What is asked: Your task is to gather the lines below that hold the string "code".

(CAD and scene scripts)
==========

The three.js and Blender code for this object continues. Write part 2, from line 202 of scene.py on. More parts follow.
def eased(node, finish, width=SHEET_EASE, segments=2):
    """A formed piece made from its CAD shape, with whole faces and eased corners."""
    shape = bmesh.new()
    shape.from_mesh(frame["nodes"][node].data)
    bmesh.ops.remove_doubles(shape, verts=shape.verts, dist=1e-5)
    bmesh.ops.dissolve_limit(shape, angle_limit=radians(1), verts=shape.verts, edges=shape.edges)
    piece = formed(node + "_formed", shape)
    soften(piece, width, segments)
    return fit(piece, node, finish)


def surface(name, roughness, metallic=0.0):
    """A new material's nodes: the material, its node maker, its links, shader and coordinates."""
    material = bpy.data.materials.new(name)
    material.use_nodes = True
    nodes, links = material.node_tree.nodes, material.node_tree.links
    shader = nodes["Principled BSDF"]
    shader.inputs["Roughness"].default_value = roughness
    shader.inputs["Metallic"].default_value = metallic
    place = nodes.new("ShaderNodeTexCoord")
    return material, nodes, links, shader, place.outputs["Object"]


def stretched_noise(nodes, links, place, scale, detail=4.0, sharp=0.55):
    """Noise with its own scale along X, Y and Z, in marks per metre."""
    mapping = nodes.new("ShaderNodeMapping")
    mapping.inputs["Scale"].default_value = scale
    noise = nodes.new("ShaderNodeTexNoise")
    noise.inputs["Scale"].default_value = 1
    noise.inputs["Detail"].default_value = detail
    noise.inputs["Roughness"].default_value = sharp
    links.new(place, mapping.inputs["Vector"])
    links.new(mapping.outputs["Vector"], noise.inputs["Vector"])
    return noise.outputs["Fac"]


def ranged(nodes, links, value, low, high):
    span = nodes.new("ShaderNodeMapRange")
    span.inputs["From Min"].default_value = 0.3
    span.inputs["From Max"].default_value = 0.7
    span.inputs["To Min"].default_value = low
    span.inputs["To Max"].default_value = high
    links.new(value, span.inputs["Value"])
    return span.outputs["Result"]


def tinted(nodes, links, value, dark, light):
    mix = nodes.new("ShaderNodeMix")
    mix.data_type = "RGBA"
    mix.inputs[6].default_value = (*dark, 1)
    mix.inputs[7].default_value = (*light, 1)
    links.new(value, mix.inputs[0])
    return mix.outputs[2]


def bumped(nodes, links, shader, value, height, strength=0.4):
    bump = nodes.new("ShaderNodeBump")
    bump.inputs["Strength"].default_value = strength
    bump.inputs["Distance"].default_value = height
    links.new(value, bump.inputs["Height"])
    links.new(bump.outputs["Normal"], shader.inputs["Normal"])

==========

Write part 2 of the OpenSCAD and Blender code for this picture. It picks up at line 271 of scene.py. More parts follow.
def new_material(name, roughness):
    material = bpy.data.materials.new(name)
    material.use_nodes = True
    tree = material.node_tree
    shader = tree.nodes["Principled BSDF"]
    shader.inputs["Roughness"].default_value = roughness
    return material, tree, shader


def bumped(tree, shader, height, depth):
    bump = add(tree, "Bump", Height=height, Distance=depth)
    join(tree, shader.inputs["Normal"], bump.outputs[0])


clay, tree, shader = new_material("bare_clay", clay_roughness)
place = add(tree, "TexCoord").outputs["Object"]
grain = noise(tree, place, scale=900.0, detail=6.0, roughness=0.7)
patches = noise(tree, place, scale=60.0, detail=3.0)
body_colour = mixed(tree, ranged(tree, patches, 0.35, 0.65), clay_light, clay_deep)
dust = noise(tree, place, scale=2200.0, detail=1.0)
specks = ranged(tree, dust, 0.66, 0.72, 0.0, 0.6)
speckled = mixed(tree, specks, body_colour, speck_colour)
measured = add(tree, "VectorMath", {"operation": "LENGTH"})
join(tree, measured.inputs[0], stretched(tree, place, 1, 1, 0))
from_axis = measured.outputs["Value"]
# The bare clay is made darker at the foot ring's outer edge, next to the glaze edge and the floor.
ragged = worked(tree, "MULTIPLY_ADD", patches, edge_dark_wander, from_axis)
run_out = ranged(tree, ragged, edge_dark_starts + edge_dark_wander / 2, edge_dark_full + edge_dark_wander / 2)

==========

Result of the exercise:
The three.js and Blender code for this object continues. Write part 2, from line 202 of scene.py on. More parts follow.
Write part 2 of the OpenSCAD and Blender code for this picture. It picks up at line 271 of scene.py. More parts follow.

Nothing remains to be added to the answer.